About Bread and Puppet

“We give you a piece of bread with the puppet show because our bread and theater belong together. For a long time the theater arts have been separated from the stomach. Theater was entertainment. Entertainment was meant for the skin. Bread was meant for the stomach. The old rites of baking, eating and offering bread were forgotten. The bread became mush. We would like you to take your shoes off when you come to our puppet show or we would like to bless you with the fiddle bow. The bread shall remind you of the sacrament of eating.

We want you to understand that theater is not yet an established form, not the place of commerce you think it is, where you pay to get something. Theater is different. It is more like bread, more like a necessity. Theater is a form of religion. It preaches sermons and builds a self-sufficient ritual. Puppet theater is the theater of all means. Puppets and masks should be played in the street. They are louder than the traffic. They don’t teach problems, but they scream and dance and display life in its clearest terms. Puppet theater is of action rather than dialogue. The action is reduced to the simplest dance-like and specialized gestures. A puppet may be a hand only, or it may be a complicated body of many heads, hands, rods and fabric.

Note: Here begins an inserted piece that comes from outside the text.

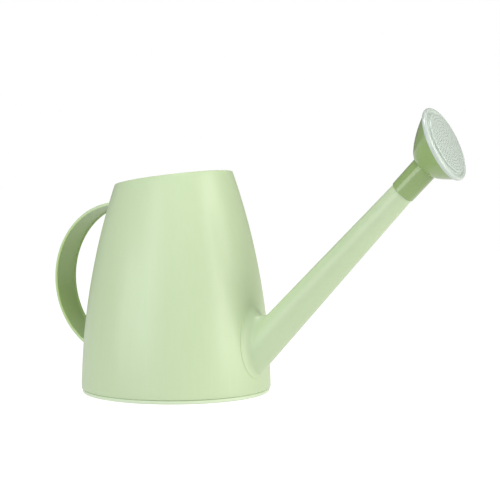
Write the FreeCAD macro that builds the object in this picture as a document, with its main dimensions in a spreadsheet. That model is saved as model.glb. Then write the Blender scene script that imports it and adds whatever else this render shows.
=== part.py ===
import FreeCAD, Part
import math
import os

import Sketcher
from FreeCAD import Placement, Rotation, Vector

# Moulded plastic watering can: a round bulged wall on a separate floor pan, a long straight spout, a strap
# handle, and a rose that pulls off the spout and turns on it. Millimetres and degrees.
# The origin is the centre of the foot on the floor, +Z is up, +X points towards the spout, and y = 0 is the
# plane of symmetry. The spout frame has its origin on the spout's axis just inside the wall, and its z along
# that axis. The face frame has its origin at the centre of the rose's front, and its z along the outward normal.

SIZES = (
    # the can's wall, turned about z: one upright arc, cut off at a slant for the mouth
    ("foot_radius", 94.7),        # outer radius the arc would have on the floor
    ("bulge_radius", 673.0),      # radius of the upright arc
    ("bulge_height", -4.2),       # height of that arc's centre, which is where the can is widest
    ("wall", 2.2),
    ("blank_height", 232.0),      # height of the turned wall before the mouth is cut
    ("mouth_height", 213.2),      # height of the mouth's plane on the can's axis
    ("mouth_tilt", 7.6),          # slope of the mouth, rising towards the spout
    ("rim_round", 0.9),
    # the floor pan, let into the wall from below, with a groove all round where the two meet
    ("seam_height", 4.3),         # lower edge of the wall, and top of the groove
    ("groove_width", 0.8),
    ("band_radius", 93.6),        # visible band under the groove
    ("band_round", 1.6),
    ("foot_inner_radius", 87.6),
    ("floor_underside", 3.6),
    ("floor_top", 6.0),
    ("spigot_top", 13.0),         # top of the collar that stands inside the wall
    ("spigot_wall", 2.0),
    # the spout, in its own frame
    ("spout_foot_x", 90.0),
    ("spout_foot_z", 42.3),
    ("spout_angle", 45.6),        # between the spout's axis and the floor
    ("spout_root_radius", 17.8),  # at the frame's origin
    ("spout_end_radius", 11.2),   # at the rose's seat
    ("spout_wall", 1.8),
    ("spout_buried", 30.0),       # length of the blank inside the wall, cut away later
    ("fairing_radius", 8.4),     # hollow round between spout and wall
    ("seat_start", 220.0),        # where the rose's socket begins
    ("seat_length", 26.0),
    ("seat_radius", 10.6),
    ("tip_radius", 10.2),
    # the handle, part of a ring about a line along y
    ("handle_centre_x", -59.4),
    ("handle_centre_z", 109.9),
    ("handle_radius", 79.0),
    ("handle_width", 33.0),
    ("handle_depth", 3.2),        # height of the two side lips, measured from the strap's back
    ("handle_wall", 2.0),
    ("handle_round", 0.8),
    # the rose's socket and seal, in the spout frame
    ("fit_gap", 0.08),            # radial running clearance, and the gap at the stops
    ("socket_length", 31.0),
    ("socket_mouth_radius", 12.1),
    ("socket_top_radius", 12.4),
    ("seal_thickness", 2.0),
    ("seal_inner_radius", 8.6),
    ("socket_way_radius", 8.0),
    ("spigot_radius", 10.4),      # short neck of the socket inside the bowl's hole
    ("spigot_length", 2.6),
    # the rose's bowl: round sections that grow and tilt from the socket to the face
    ("bowl_neck_radius", 12.5),
    ("bowl_rim_radius", 33.5),
    ("bowl_flare", 0.73),         # power of the distance in the law of growth
    ("bowl_wall", 2.4),           # measured square to the sections' axis
    ("bowl_back", 2.0),
    # the rose's face, in the face frame
    ("face_x", 286.3),
    ("face_z", 243.9),
    ("face_angle", 24.0),         # between the face's outward normal and the floor
    ("face_radius", 35.6),        # widest part of the thick rounded rim
    ("face_crest_radius", 33.2),  # top of that rim
    ("face_crest_height", -0.5),
    ("face_back_radius", 34.3),   # rim's back edge, over the bowl
    ("skirt_depth", 5.0),
    ("skirt_wall", 1.6),          # measured inwards from the back edge
    ("hollow_radius", 31.0),      # outer foot of the hollow ring round the disc
    ("hollow_depth", 2.5),        # depth of that ring below the disc's edge
    ("disc_radius", 29.0),
    ("disc_edge_height", 0.9),
    ("disc_thickness", 1.5),
    ("dome_height", 0.7),
    ("hole_radius", 0.55),
    ("hole_pitch", 3.0),
    ("hole_rings", 9),
    ("lip_radius", 32.6),         # upright lip of the bowl inside the skirt
    ("lip_height", 1.6),
)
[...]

We have two types of puppet shows: good ones and bad ones, but all of them are for good and against evil. ” -Peter Schumann

 

The Bread and Puppet Theater was founded in 1963 by Peter Schumann on New York City’s Lower East Side. Besides rod-puppet and hand puppet shows for children, the concerns of the first productions were rents, rats, police, and other problems of the neighborhood. More complex theater pieces followed, in which sculpture, music, dance and language were equal partners. The puppets grew bigger and bigger. Annual presentations for Christmas, Easter, Thanksgiving and Memorial Day often included children and adults from the community as participants. Many performances were done in the street. During the Vietnam War, Bread and puppet staged block-long processions and pageants involving hundreds of people.

In 1974 Bread and Puppet moved to a farm in Glover in the Northeast Kingdom of Vermont. The 140-year old hay barn was transformed into a museum for veteran puppets. Our Domestic Resurrection Circus, a two day outdoor festival of puppetry shows, was presented annually through 1998.

The company makes its income from touring new and old productions  both on the American continent and abroad, and from sales of Bread and Puppet Press’ posters and publications. The traveling puppet shows range from tightly composed theater pieces presented by members of the company, to extensive outdoor pageants which require the participation of many volunteers.

Bread and Puppet is one of the oldest, nonprofit, political theatre companies in the country.